▶ What the task requires: Take all the material and copy it exactly.
-- Record list start --
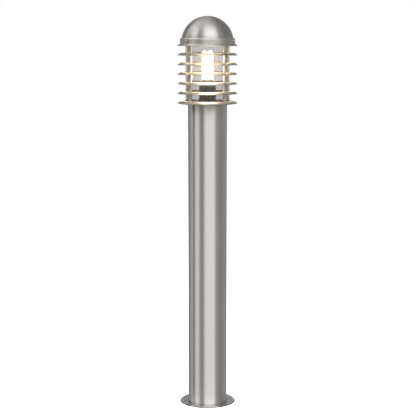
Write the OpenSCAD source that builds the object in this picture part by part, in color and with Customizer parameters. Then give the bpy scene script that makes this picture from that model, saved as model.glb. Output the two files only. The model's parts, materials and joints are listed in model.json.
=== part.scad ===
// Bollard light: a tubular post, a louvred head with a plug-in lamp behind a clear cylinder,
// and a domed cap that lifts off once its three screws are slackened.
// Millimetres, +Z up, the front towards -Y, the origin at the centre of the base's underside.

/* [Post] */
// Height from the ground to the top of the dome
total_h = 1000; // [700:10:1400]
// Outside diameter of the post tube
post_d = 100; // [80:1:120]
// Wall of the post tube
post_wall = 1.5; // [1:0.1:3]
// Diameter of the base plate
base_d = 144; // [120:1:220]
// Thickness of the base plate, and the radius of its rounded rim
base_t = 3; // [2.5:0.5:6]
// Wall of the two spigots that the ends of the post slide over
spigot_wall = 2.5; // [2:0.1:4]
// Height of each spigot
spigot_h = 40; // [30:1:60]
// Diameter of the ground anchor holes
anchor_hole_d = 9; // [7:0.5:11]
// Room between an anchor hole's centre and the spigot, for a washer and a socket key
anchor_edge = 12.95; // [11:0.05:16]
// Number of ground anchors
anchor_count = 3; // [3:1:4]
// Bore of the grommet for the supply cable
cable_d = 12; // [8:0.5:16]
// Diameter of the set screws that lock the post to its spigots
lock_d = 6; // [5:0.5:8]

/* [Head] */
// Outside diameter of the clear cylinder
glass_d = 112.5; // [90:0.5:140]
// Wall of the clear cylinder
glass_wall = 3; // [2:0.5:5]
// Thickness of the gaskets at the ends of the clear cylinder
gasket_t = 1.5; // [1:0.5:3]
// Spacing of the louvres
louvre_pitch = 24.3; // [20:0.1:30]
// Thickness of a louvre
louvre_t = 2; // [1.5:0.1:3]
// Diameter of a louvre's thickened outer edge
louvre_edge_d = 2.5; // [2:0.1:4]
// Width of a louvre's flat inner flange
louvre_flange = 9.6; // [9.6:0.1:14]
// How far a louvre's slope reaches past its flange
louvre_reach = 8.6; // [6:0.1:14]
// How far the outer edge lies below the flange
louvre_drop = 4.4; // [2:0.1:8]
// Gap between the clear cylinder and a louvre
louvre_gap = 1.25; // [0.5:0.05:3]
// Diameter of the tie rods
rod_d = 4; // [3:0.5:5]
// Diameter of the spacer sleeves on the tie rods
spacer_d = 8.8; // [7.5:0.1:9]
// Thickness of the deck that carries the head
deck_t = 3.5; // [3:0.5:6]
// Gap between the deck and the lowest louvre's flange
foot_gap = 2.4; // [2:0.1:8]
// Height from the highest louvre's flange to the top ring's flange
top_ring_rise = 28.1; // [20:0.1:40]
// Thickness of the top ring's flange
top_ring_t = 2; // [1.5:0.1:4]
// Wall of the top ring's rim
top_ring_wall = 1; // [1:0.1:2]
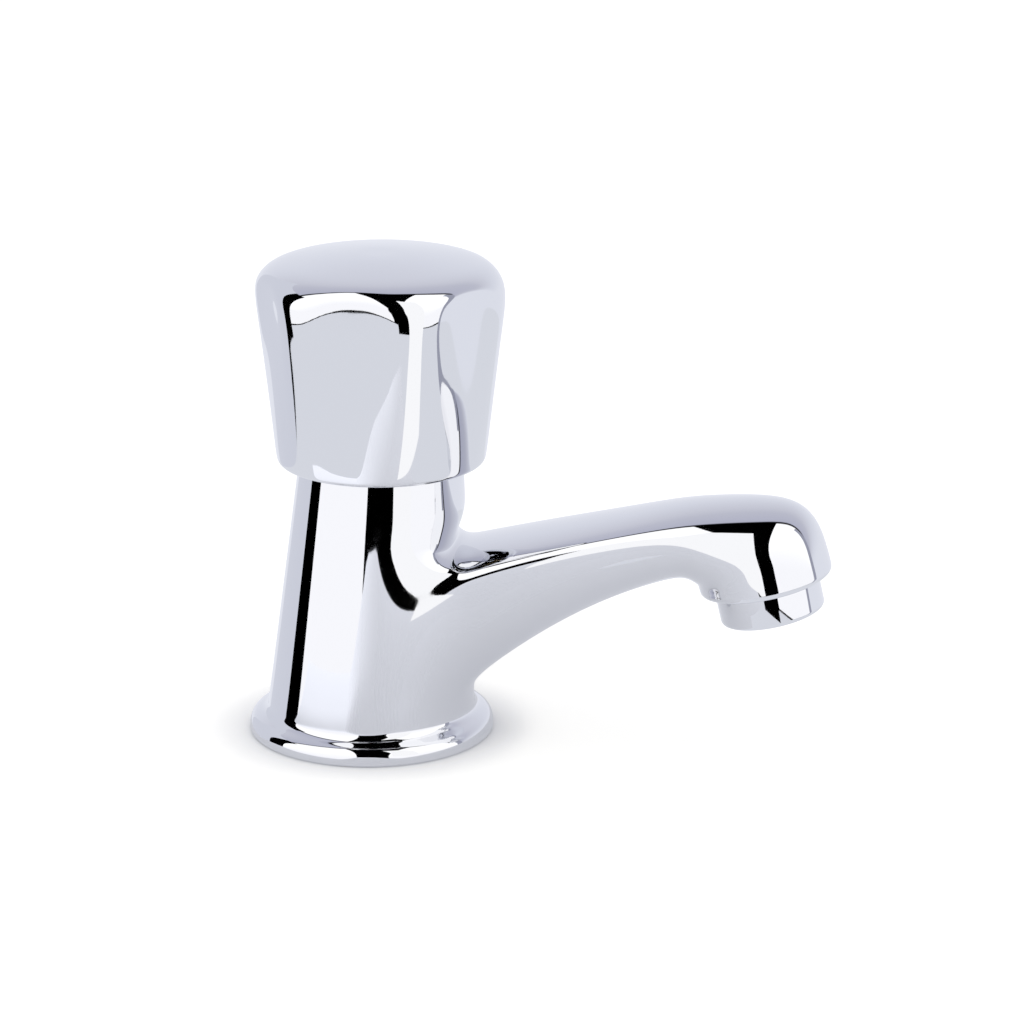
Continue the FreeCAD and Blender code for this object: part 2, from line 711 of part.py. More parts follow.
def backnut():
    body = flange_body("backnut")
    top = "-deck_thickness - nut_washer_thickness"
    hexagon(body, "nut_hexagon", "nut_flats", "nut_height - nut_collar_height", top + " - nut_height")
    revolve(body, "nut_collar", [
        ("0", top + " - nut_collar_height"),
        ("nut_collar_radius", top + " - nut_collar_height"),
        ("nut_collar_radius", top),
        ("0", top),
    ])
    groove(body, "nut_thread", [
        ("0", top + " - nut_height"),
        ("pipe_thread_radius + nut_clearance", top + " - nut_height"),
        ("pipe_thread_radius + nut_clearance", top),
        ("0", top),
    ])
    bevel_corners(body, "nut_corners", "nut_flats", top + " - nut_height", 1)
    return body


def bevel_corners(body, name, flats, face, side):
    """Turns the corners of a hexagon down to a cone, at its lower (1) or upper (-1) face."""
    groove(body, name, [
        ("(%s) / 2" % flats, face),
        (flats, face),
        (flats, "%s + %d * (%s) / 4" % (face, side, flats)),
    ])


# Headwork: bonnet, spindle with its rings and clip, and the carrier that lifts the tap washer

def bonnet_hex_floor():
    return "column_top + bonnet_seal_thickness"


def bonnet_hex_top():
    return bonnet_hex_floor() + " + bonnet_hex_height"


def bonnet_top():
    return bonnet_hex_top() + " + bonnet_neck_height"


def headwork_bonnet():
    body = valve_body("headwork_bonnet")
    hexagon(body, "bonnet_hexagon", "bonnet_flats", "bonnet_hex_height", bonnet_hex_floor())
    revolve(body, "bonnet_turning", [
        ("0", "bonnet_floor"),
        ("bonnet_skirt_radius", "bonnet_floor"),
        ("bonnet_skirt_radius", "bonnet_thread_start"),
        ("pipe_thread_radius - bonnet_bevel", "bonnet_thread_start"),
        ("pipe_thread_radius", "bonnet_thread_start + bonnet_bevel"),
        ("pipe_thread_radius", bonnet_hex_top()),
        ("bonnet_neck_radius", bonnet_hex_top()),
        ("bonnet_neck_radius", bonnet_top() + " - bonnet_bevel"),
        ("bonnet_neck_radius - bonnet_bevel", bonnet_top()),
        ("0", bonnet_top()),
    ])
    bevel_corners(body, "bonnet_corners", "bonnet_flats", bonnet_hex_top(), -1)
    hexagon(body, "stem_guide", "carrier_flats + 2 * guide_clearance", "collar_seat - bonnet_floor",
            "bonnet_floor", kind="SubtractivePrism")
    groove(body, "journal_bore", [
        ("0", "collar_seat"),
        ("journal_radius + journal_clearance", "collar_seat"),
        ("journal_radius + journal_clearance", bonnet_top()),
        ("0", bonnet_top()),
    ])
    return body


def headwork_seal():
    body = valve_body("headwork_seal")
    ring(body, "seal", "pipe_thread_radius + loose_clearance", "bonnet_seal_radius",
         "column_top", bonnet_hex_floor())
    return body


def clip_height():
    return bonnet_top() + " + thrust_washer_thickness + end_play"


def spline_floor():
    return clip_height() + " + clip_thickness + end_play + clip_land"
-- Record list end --
▶ Response to the exercise:
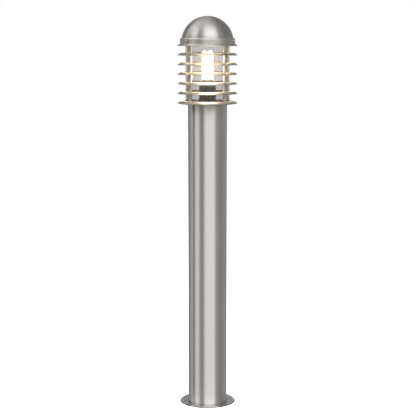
Write the OpenSCAD source that builds the object in this picture part by part, in color and with Customizer parameters. Then give the bpy scene script that makes this picture from that model, saved as model.glb. Output the two files only. The model's parts, materials and joints are listed in model.json.
=== part.scad ===
// Bollard light: a tubular post, a louvred head with a plug-in lamp behind a clear cylinder,
// and a domed cap that lifts off once its three screws are slackened.
// Millimetres, +Z up, the front towards -Y, the origin at the centre of the base's underside.

/* [Post] */
// Height from the ground to the top of the dome
total_h = 1000; // [700:10:1400]
// Outside diameter of the post tube
post_d = 100; // [80:1:120]
// Wall of the post tube
post_wall = 1.5; // [1:0.1:3]
// Diameter of the base plate
base_d = 144; // [120:1:220]
// Thickness of the base plate, and the radius of its rounded rim
base_t = 3; // [2.5:0.5:6]
// Wall of the two spigots that the ends of the post slide over
spigot_wall = 2.5; // [2:0.1:4]
// Height of each spigot
spigot_h = 40; // [30:1:60]
// Diameter of the ground anchor holes
anchor_hole_d = 9; // [7:0.5:11]
// Room between an anchor hole's centre and the spigot, for a washer and a socket key
anchor_edge = 12.95; // [11:0.05:16]
// Number of ground anchors
anchor_count = 3; // [3:1:4]
// Bore of the grommet for the supply cable
cable_d = 12; // [8:0.5:16]
// Diameter of the set screws that lock the post to its spigots
lock_d = 6; // [5:0.5:8]

/* [Head] */
// Outside diameter of the clear cylinder
glass_d = 112.5; // [90:0.5:140]
// Wall of the clear cylinder
glass_wall = 3; // [2:0.5:5]
// Thickness of the gaskets at the ends of the clear cylinder
gasket_t = 1.5; // [1:0.5:3]
// Spacing of the louvres
louvre_pitch = 24.3; // [20:0.1:30]
// Thickness of a louvre
louvre_t = 2; // [1.5:0.1:3]
// Diameter of a louvre's thickened outer edge
louvre_edge_d = 2.5; // [2:0.1:4]
// Width of a louvre's flat inner flange
louvre_flange = 9.6; // [9.6:0.1:14]
// How far a louvre's slope reaches past its flange
louvre_reach = 8.6; // [6:0.1:14]
// How far the outer edge lies below the flange
louvre_drop = 4.4; // [2:0.1:8]
// Gap between the clear cylinder and a louvre
louvre_gap = 1.25; // [0.5:0.05:3]
// Diameter of the tie rods
rod_d = 4; // [3:0.5:5]
// Diameter of the spacer sleeves on the tie rods
spacer_d = 8.8; // [7.5:0.1:9]
// Thickness of the deck that carries the head
deck_t = 3.5; // [3:0.5:6]
// Gap between the deck and the lowest louvre's flange
foot_gap = 2.4; // [2:0.1:8]
// Height from the highest louvre's flange to the top ring's flange
top_ring_rise = 28.1; // [20:0.1:40]
// Thickness of the top ring's flange
top_ring_t = 2; // [1.5:0.1:4]
// Wall of the top ring's rim
top_ring_wall = 1; // [1:0.1:2]
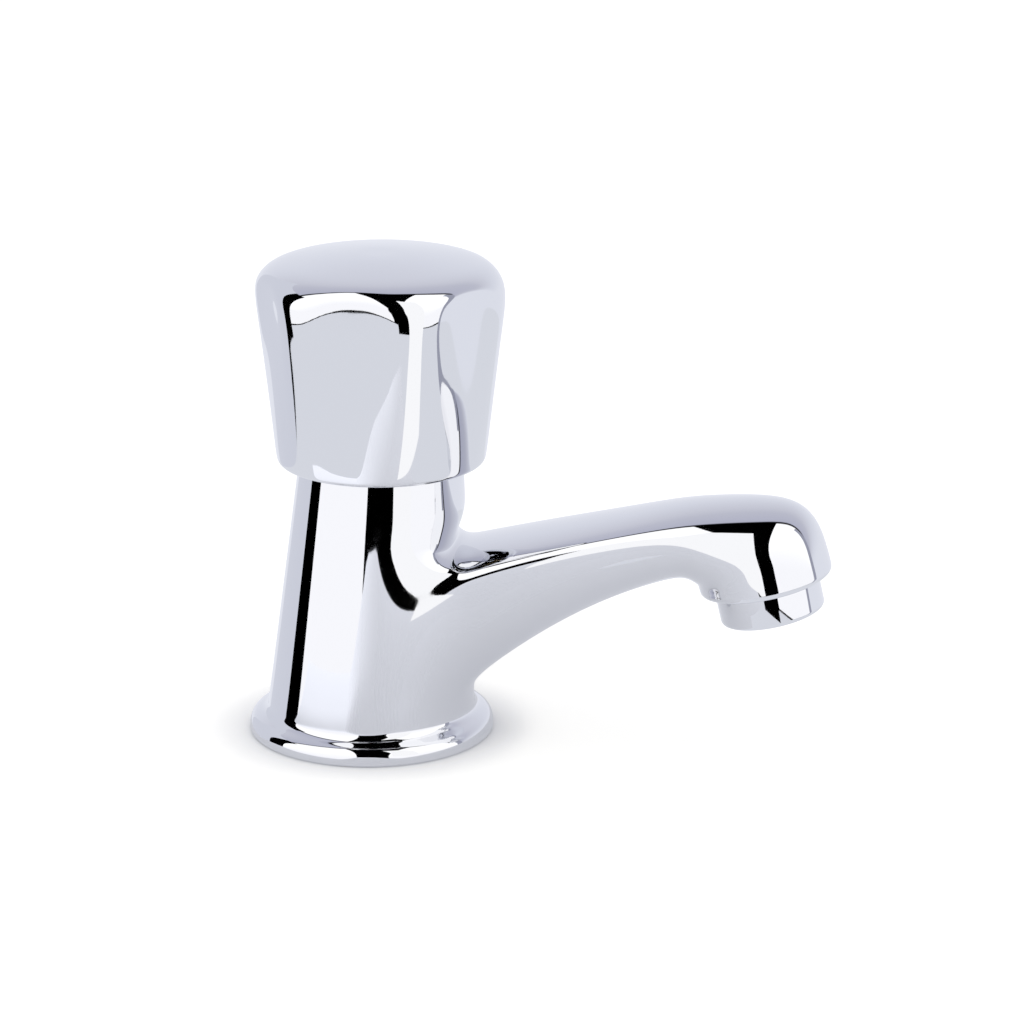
Continue the FreeCAD and Blender code for this object: part 2, from line 711 of part.py. More parts follow.
def backnut():
    body = flange_body("backnut")
    top = "-deck_thickness - nut_washer_thickness"
    hexagon(body, "nut_hexagon", "nut_flats", "nut_height - nut_collar_height", top + " - nut_height")
    revolve(body, "nut_collar", [
        ("0", top + " - nut_collar_height"),
        ("nut_collar_radius", top + " - nut_collar_height"),
        ("nut_collar_radius", top),
        ("0", top),
    ])
    groove(body, "nut_thread", [
        ("0", top + " - nut_height"),
        ("pipe_thread_radius + nut_clearance", top + " - nut_height"),
        ("pipe_thread_radius + nut_clearance", top),
        ("0", top),
    ])
    bevel_corners(body, "nut_corners", "nut_flats", top + " - nut_height", 1)
    return body


def bevel_corners(body, name, flats, face, side):
    """Turns the corners of a hexagon down to a cone, at its lower (1) or upper (-1) face."""
    groove(body, name, [
        ("(%s) / 2" % flats, face),
        (flats, face),
        (flats, "%s + %d * (%s) / 4" % (face, side, flats)),
    ])


# Headwork: bonnet, spindle with its rings and clip, and the carrier that lifts the tap washer

def bonnet_hex_floor():
    return "column_top + bonnet_seal_thickness"


def bonnet_hex_top():
    return bonnet_hex_floor() + " + bonnet_hex_height"


def bonnet_top():
    return bonnet_hex_top() + " + bonnet_neck_height"


def headwork_bonnet():
    body = valve_body("headwork_bonnet")
    hexagon(body, "bonnet_hexagon", "bonnet_flats", "bonnet_hex_height", bonnet_hex_floor())
    revolve(body, "bonnet_turning", [
        ("0", "bonnet_floor"),
        ("bonnet_skirt_radius", "bonnet_floor"),
        ("bonnet_skirt_radius", "bonnet_thread_start"),
        ("pipe_thread_radius - bonnet_bevel", "bonnet_thread_start"),
        ("pipe_thread_radius", "bonnet_thread_start + bonnet_bevel"),
        ("pipe_thread_radius", bonnet_hex_top()),
        ("bonnet_neck_radius", bonnet_hex_top()),
        ("bonnet_neck_radius", bonnet_top() + " - bonnet_bevel"),
        ("bonnet_neck_radius - bonnet_bevel", bonnet_top()),
        ("0", bonnet_top()),
    ])
    bevel_corners(body, "bonnet_corners", "bonnet_flats", bonnet_hex_top(), -1)
    hexagon(body, "stem_guide", "carrier_flats + 2 * guide_clearance", "collar_seat - bonnet_floor",
            "bonnet_floor", kind="SubtractivePrism")
    groove(body, "journal_bore", [
        ("0", "collar_seat"),
        ("journal_radius + journal_clearance", "collar_seat"),
        ("journal_radius + journal_clearance", bonnet_top()),
        ("0", bonnet_top()),
    ])
    return body


def headwork_seal():
    body = valve_body("headwork_seal")
    ring(body, "seal", "pipe_thread_radius + loose_clearance", "bonnet_seal_radius",
         "column_top", bonnet_hex_floor())
    return body


def clip_height():
    return bonnet_top() + " + thrust_washer_thickness + end_play"


def spline_floor():
    return clip_height() + " + clip_thickness + end_play + clip_land"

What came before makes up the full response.